365

David Harrower
National Theatre of Scotland
Lyric Hammersmith
(2008)

Production photo

This Scottish work in the Edinburgh International Festival and then London seemingly had a lot going for it. The National Theatre of Scotland is still riding high after a fantastic couple of years and their partnership with David Harrower, whose moving Blackbird added an International Festival success to a long list of Fringe hits, raised hopes of another extraordinary evening.

Perhaps David Harrower tried to be too clever in his efforts to subvert conventions. 365 looks at 14 troubled teenagers in the early days after they leave the "units" where they have spent their childhoods.

These unworldly kids' chances of fitting into an alien community are slim, despite the dubious assistance of an ironically patronising voice-over guide to life in the real world and an underpaid, overstressed social worker.

Rather than using a normal narrative form, Harrower uses something closer to the style of much Verbatim work, cutting lots of relatively inconsequential stories in and out of each other without developing any far enough to get into the characters of the deeply troubled youngsters, whom he portrays.

Inter alia, we see an abused girl revisited by a hellish mother, a violent ménage à trois, a sweetly dysfunctional boy who should not be out of the care system, a materialistic Chinaman and two brothers, one on either side of a door.

The only one of the lot that seems to have any kind of hope for the future is a Congolese girl who, but for her nationality and displacement, would not have been in care to start with.

The cast members are almost all young and several performed well, especially stage debutantes Ben Presley and Marlene Madenge, well supported at different times by a number of others.

You sense that Vicky Featherstone does not fully trust the text, as she uses every trick in her expansive directorial book to enliven the two hours.

The staging is novel with flying doors and people, wide and narrow living spaces, both equally unsettling, and simple, non-naturalistic props by Georgia McGuinness, always with big symbolic gaps like those in the lives of these unfortunates.

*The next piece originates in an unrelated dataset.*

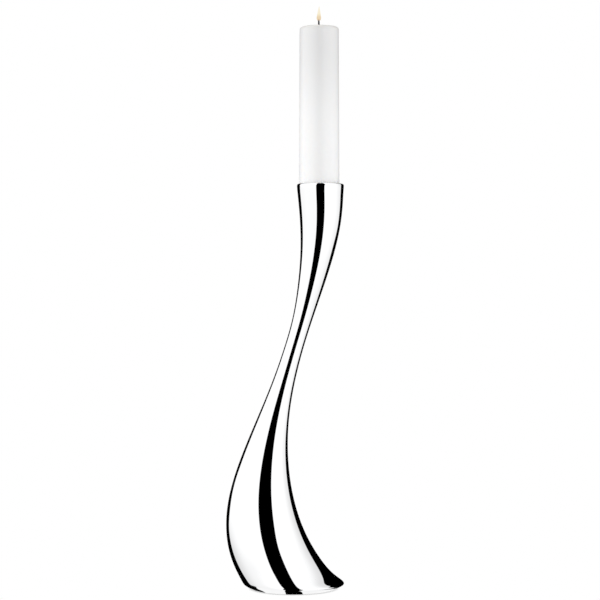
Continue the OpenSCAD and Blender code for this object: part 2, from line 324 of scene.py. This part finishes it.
def flame_glow():
    """A small still flame: bluish and clear at the foot, warm above and pale at the tip."""
    made, s = material("candle_flame")
    height = s.split(s.place(), 2)
    share = s.remap(height, FLAME_FOOT, FLAME_TIP, smooth=False)
    colour = s.node("ShaderNodeValToRGB", {"stops": (
        (0.0, (0.62, 0.60, 0.72, 1)), (0.12, (0.80, 0.62, 0.38, 1)),
        (0.30, (0.84, 0.67, 0.44, 1)), (0.45, (0.93, 0.84, 0.62, 1)),
        (1.0, (0.98, 0.93, 0.82, 1)))}, (share,))
    cover = s.node("ShaderNodeValToRGB", {"stops": (
        (0.0, grey(0.15)), (0.12, grey(0.7)), (0.5, grey(0.85)), (0.85, grey(0.8)),
        (1.0, grey(0.4)))}, (share,))
    s.finish_glowing(colour, {"Alpha": cover})
    return made


# ------------------------------------------------------------------ mesh helpers
def placed(name, bm, finish):
    """Makes an object of a bmesh, gives it its finish and puts it in the scene."""
    mesh = bpy.data.meshes.new(name)
    bm.to_mesh(mesh)
    bm.free()
    mesh.materials.append(finish)
    made = bpy.data.objects.new(name, mesh)
    bpy.context.scene.collection.objects.link(made)
    return made


def piece(name, bm, finish, body):
    """Makes a smooth piece that rides on its body."""
    made = placed(name, bm, finish)
    for face in made.data.polygons:
        face.use_smooth = True
    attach(made, body)
    return made


def subdivide(obj, levels):
    made = obj.modifiers.new("smooth", "SUBSURF")
    made.levels = levels
    made.render_levels = levels
    made.use_limit_surface = True


def spun(profile, axis_x, steps):
    """A turned form: a profile of (radius, height) points, spun about a vertical axis."""
    bm = bmesh.new()
    verts = [bm.verts.new((axis_x + r, 0, z)) for r, z in profile]
    edges = [bm.edges.new(pair) for pair in zip(verts, verts[1:])]
    bmesh.ops.spin(bm, geom=verts + edges, cent=(axis_x, 0, 0), axis=(0, 0, 1),
                   angle=math.tau, steps=steps, use_merge=True)
    bmesh.ops.remove_doubles(bm, verts=bm.verts, dist=0.001 * MM)
    bmesh.ops.recalc_face_normals(bm, faces=bm.faces)
    return bm


def arc(x, y, r, start, end, steps):
    """Points of an arc about (x, y), in degrees."""
    turn = [math.radians(start + (end - start) * i / steps) for i in range(steps + 1)]
    return [(x + r * math.cos(t), y + r * math.sin(t)) for t in turn]


def ring_cage(bm, around, place, before):
    """One more ring of a cage, drawn out from the ring before it and moved to place(angle).

    The first ring has none before it.
    """
    if before is None:
        made = bmesh.ops.create_circle(bm, segments=around, radius=1.0)["verts"]
        ring = sorted(made, key=lambda v: math.atan2(v.co.y, v.co.x) % math.tau)
    else:
        grown = bmesh.ops.extrude_edge_only(bm, edges=loop_edges(before))["geom"]
        made = {g for g in grown if isinstance(g, bmesh.types.BMVert)}
        ring = [next(e.other_vert(v) for e in v.link_edges if e.other_vert(v) in made)
                for v in before]
    for i, v in enumerate(ring):
        v.co = place(math.tau * i / around)
    return ring


def loop_edges(ring):
    """The edges that join a closed ring of vertices."""
    pairs = zip(ring, ring[1:] + ring[:1])
    return [next(e for e in a.link_edges if e.other_vert(a) == b) for a, b in pairs]


# ------------------------------------------------------------------ the polished body
AROUND = 24             # corners of the body's cage
SHEET = 1.2 * MM        # thickness of the sheet
FOOT_R = 75 * MM
OPENING_R = 60 * MM     # the hole in the foot's turned-in edge
NECK_R = 14 * MM        # the body where it is slimmest
BELLY_SWING = 50 * MM   # how far the belly swings to the left
MOUTH_R = 34.1 * MM     # the body just under the lip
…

The highlights might be Stephen Hoggett's wonderful, entirely characteristic movement/dance sequences, as often as not accompanied by the appropriately doleful 365 from The Blue Nile's Paul Buchanan with its repeated riff on "I can't give up on you".

The message is worthy - the community ought to take better care of those that have been institutionalised throughout childhood. Despite adventurous staging, the medium leaves much to be desired.